Recoveries in the past exhausted that supply far faster than the current rebound, generating broad-based compensation increases that outpaced the speed of inflation and encouraged consumers to spend. If the economy had followed the historical relationship between joblessness and earnings, real wages would have been 3.6 percentage points higher by mid-2014, given how much unemployment has declined, according to a Chicago Fed study released last week.





Lower Unemployment

The jobless rate was 6.2 percent in July, down from a post-recession high of 10 percent in October 2009.
“We’re sort of in uncharted territory,” said Guy Berger, a U.S. economist at RBS Securities Inc. “This isn’t fully behaving like prior cycles.”

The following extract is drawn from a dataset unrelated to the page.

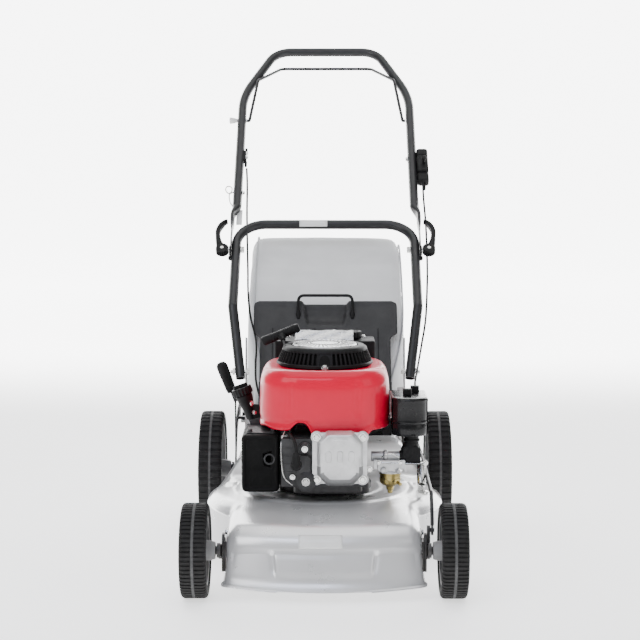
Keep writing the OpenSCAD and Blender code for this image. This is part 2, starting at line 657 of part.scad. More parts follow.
// ---------- rear flap and grass bag ----------
flap_l = 281;
flap_low = 148;
module rear_flap() color("#505052") placed() in_plane(flap_hinge, flap_slope) {
  difference() {
    union() {
      rotate([0, 90, 0]) translate([0, 0, -flap_low]) cylinder(h = 2 * flap_low, r = 8);
      translate([-flap_low, 0, 2]) cube([2 * flap_low, 192, 4]);
      translate([-164, 192, 2]) cube([328, flap_l - 192, 4]);
    }
    rotate([0, 90, 0]) translate([0, 0, -160]) cylinder(h = 320, r = bolt_r + run_gap);
    translate([-45, flap_l - 30, 1]) cube([90, 18, 10]);
  }
  for (x = [-62, 52]) translate([x, flap_l - 22, 6]) cube([10, 9, 14]);
  translate([-62, flap_l - 22, 20]) cube([124, 9, 8]);
}
// Steel mouth frame that hangs on two pegs of the brackets
module bag_frame() color("#303030") placed() {
  difference() {
    box([-150, 656, 126], [150, 664, 312]);
    box([-130, 650, 140], [130, 670, 292]);
  }
  pair() {
    box([150, 656, peg[1] + bolt_r + 0.3], [187, 664, peg[1] + 20]);
    box([181, 642, peg[1] + bolt_r + 0.3], [187, 656, peg[1] + 20]);
  }
}
bag_profile = [[664, 128], [664, 312], [770, 478], [850, 546], [1000, 620], [1060, 618], [1140, 556],
  [1166, 420], [1122, 230], [1050, 160], [900, 134]];
bag_inside = [[660, 140], [660, 292], [772, 472], [851, 541], [1001, 615], [1058, 613], [1136, 553],
  [1161, 420], [1118, 233], [1048, 164], [900, 139], [690, 133]];
module bag_fabric() color("#d0d0d0") placed() difference() {
  across(-bag_w / 2, bag_w) polygon(bag_profile);
  intersection() {
    across(-bag_w / 2 + fabric, bag_w - 2 * fabric) polygon(bag_inside);
    union() {
      box([-bag_w, 667, 100], [bag_w, 1300, 700]);
      box([-130, 600, 140], [130, 700, 292]);
    }
  }
}

deck();
discharge_chute();
handle_brackets();
flap_rod();
crankcase();
engine_cylinder();
valve_cover();
cover_bolts();
spark_plug();
plug_cap();
ignition_lead();
shroud();
recoil_cover();
muffler();
muffler_guard();
fuel_tank();
oil_filler();
carburettor();
float_bowl();
intake_elbow();
filter_base();
filter_cover();
wash_port();
height_rack();
oil_cap();
fuel_cap();
flywheel();
crankshaft();
blade_adapter();
blade();
blade_bolt();
recoil_pulley();
starter_grip();
front_axle();
rear_axle();
wheel_nuts_front();
wheel_nuts_rear();
height_link();
height_lever();
height_grip();
front_tyre_left();
front_rim_left();
front_tyre_right();
front_rim_right();
rear_tyre_left();
rear_rim_left();
rear_tyre_right();
rear_rim_right();
lower_handle();
upper_handle();
handle_bolts();
cam_lever_left();
cam_lever_right();
bail();
throttle_housing();
throttle_lever();
control_cables();
rear_flap();
bag_frame();
bag_fabric();
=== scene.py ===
"""Looks of the petrol push mower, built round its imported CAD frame. Lengths are in millimetres, in the layout
of part.scad (X across, Y back from the front axle, Z up), until a piece is made; then they are in metres."""
import json
import math

import bmesh
import bpy
import numpy as np
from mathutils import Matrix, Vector, noise


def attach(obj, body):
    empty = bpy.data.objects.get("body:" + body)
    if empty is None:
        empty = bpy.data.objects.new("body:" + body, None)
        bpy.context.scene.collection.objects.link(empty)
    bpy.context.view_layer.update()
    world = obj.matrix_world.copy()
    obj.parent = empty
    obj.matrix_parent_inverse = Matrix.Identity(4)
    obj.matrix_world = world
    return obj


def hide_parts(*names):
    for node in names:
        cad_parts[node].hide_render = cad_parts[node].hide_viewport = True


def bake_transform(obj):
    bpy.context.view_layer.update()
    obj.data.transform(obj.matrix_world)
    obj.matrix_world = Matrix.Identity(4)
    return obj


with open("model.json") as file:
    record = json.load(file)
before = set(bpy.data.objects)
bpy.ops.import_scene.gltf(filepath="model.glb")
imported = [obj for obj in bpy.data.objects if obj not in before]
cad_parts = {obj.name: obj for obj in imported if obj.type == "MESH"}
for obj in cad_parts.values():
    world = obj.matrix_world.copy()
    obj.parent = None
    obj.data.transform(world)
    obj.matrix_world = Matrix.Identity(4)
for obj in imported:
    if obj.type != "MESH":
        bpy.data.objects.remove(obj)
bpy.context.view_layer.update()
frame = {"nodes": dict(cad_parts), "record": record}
NODES = frame["nodes"]
MM = 0.001
BACK = 667.375  # from the front axle back to the frame's origin
SHAFT = 300  # Y of the crankshaft
FOLD, HINGE = (840, 598.6), (600, 248)  # Y and Z of the handle's fold and of the flap's hinge
UPPER, LOWER, FLAP = 40.6, 38.5, 57  # slopes of the handle's halves and of the flap, in degrees
SIDES = ((-1, "left"), (1, "right"))
ACROSS, AHEAD, UP = (1, 0, 0), (0, -1, 0), (0, 0, 1)
FRONT_FACE, TOP_FACE, SIDE_FACE = ((1, 0, 0), (0, 0, 1)), ((1, 0, 0), (0, 1, 0)), ((0, 1, 0), (0, 0, 1))


def metres(p):
    """A place in the layout, in Blender's metres."""
    return Vector((p[0] * MM, (p[1] - BACK) * MM, p[2] * MM))


def linked(name, data):
    """A new object, put in the scene."""
    o = bpy.data.objects.new(name, data)
    bpy.context.scene.collection.objects.link(o)
    return o


# ---------- camera ----------
cam_data = bpy.data.cameras.new("camera")
cam = linked("camera", cam_data)
bpy.context.scene.camera = cam
cam_data.lens, cam_data.sensor_width = 92.9, 36
cam.location = metres((10.5, -3032, 850))
cam.rotation_euler = (math.radians(90 - 6.145), 0, math.radians(0.347))


# ---------- small helpers ----------
def smooth_step(a, b, x):
    """From 0 at a to 1 at b, level at both ends."""
    t = min(1.0, max(0.0, (x - a) / (b - a)))
    return t * t * (3 - 2 * t)


def band(a, b, c, d, x):
    """Rises from a to b and falls from c to d."""
    return smooth_step(a, b, x) * (1 - smooth_step(c, d, x))


def lerp(a, b, t):
    """From a at t = 0 to b at t = 1."""
    return a + (b - a) * t


def plane(x, s, n, at=FOLD, slope=UPPER):
    """A point s up a slope from a hinge and n square to it."""
    c, k = math.cos(math.radians(slope)), math.sin(math.radians(slope))
    return Vector((x, at[0] + s * c - n * k, at[1] + s * k + n * c))


def lower(x, s, n=0):
    """The same, up the lower handle."""
    return plane(x, s, n, FOLD, LOWER)


def spline(points, m):
    """Catmull-Rom points, m to each stretch."""
    p = [Vector(q) for q in points]
    out = []
    for i in range(len(p) - 1):
        a, b, c, d = p[max(i - 1, 0)], p[i], p[i + 1], p[min(i + 2, len(p) - 1)]
        for k in range(m):
            t = k / m
            out.append(0.5 * (2 * b + (c - a) * t + (2 * a - 5 * b + 4 * c - d) * t ** 2
                              + (3 * b - a - 3 * c + d) * t ** 3))
    return out + [p[-1]]


STRAIGHT = 1.55  # half of an angle, in radians, from which a corner counts as straight


def filleted(points, r, n=6):
    """A line through points with its corners rounded to radius r."""
    p = [Vector(q) for q in points]
    out = [p[0]]
    for a, b, c in zip(p, p[1:], p[2:]):
        u, v = (a - b).normalized(), (c - b).normalized()
        half = u.angle(v) / 2
        if half > STRAIGHT:
            out.append(b)
            continue
        cut = min(r / math.tan(half), 0.45 * (a - b).length, 0.45 * (c - b).length)
        q0, q1 = b + u * cut, b + v * cut
        out += [(q0 * (1 - t) ** 2 + b * 2 * t * (1 - t) + q1 * t * t)
                for t in [k / n for k in range(n + 1)]]
    return out + [p[-1]]


def arc(cx, cy, r, degrees):
    """Points of an arc about (cx, cy)."""
    return [(cx + r * math.cos(a), cy + r * math.sin(a)) for a in np.radians(degrees)]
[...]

The abnormality reflects the depth of the 18-month contraction. It displaced millions of Americans who, even with a recent pickup in hiring, still are making their way back to gainful employment. The lack of wage increases also helps explain why U.S. consumers don’t seem to be on stronger footing this far into the expansion.
The National Association of Realtors projects a 3 percent decline in purchases of existing homes this year to about 4.9 million from 5.1 million in 2013, while retail sales stalled last month.

Limited Scope

“The scope for improvement is limited,” Berger said. “But real wage growth could make a difference. If we go up a percentage point from where we are now” in inflation-adjusted wage gains, “that allows consumer spending to accelerate as well.”
Lackluster pay has contributed to headaches for President Barack Obama and fellow Democrats, with fewer than three months left until the midterm elections. In daily Gallup tracking polls taken from Aug. 12 through Aug. 14, 51 percent of respondents disapproved of how he has handled the presidency, compared with 42 percent who approved. That pattern has persisted for more than a year.
Respondents in a Pew Research Center survey conducted July 8-14 were even less positive about his handling of the economy, with 56 percent saying they disapprove compared with 40 percent who approve.

Blame, Credit

“Right or wrong, the president gets credit and blame for what’s going on,” said Ethan Harris, co-head of global economics research at Bank of America Corp. in New York. “The fact that people just don’t feel good about the economy is partly due to the lack of job growth, partly due to the lack of wage growth.”
Yellen referenced this in July 15 testimony before the Senate Banking Committee, saying the recovery still isn’t complete and the “slow pace of growth” in measures of hourly compensation are a sign of “significant slack” in labor markets.
This slack is one reason the Fed has kept its benchmark federal funds rate near zero; the last time policy makers raised the rate on overnight loans among banks was 2006.
The risk of leaving the rate so low for too long is that the economy may overheat. While inflation still tracks below the Fed’s 2 percent target -- and the yield on 10-year Treasuries was 2.39 percentyesterday, compared with 3.94 percent on Nov. 30, 2007, just before the recession began -- prices are starting to accelerate. The personal consumption expenditures price index, the Fed’s preferred gauge, increased 1.6 percent in June from a year earlier, compared with an annual pace of 0.9 percent in October.

Weak Response

“We are facing a problem of rising inflation,” Martin Feldstein, a former chairman of the White House Council of Economic Advisers, said June 4 in a “Bloomberg Surveillance” interview. “They’re probably going to respond too weakly, too slowly.”
Yellen’s counter: Nominal average hourly pay, which increased about 2 percent in June from a year earlier, is still about half the 3 percent to 4 percent pace she has said she considers “normal.”
“There is some room there for faster growth in wages and for real wage gains before we need to worry” about this “creating overall inflationary pressure for the economy,” she told the Senate committee July 15.
So for now, Dartmouth’s Blanchflower will keep waiting for the jump in inflation hawks have been forecasting for years.
“We’ll worry about it when we see it,” he said.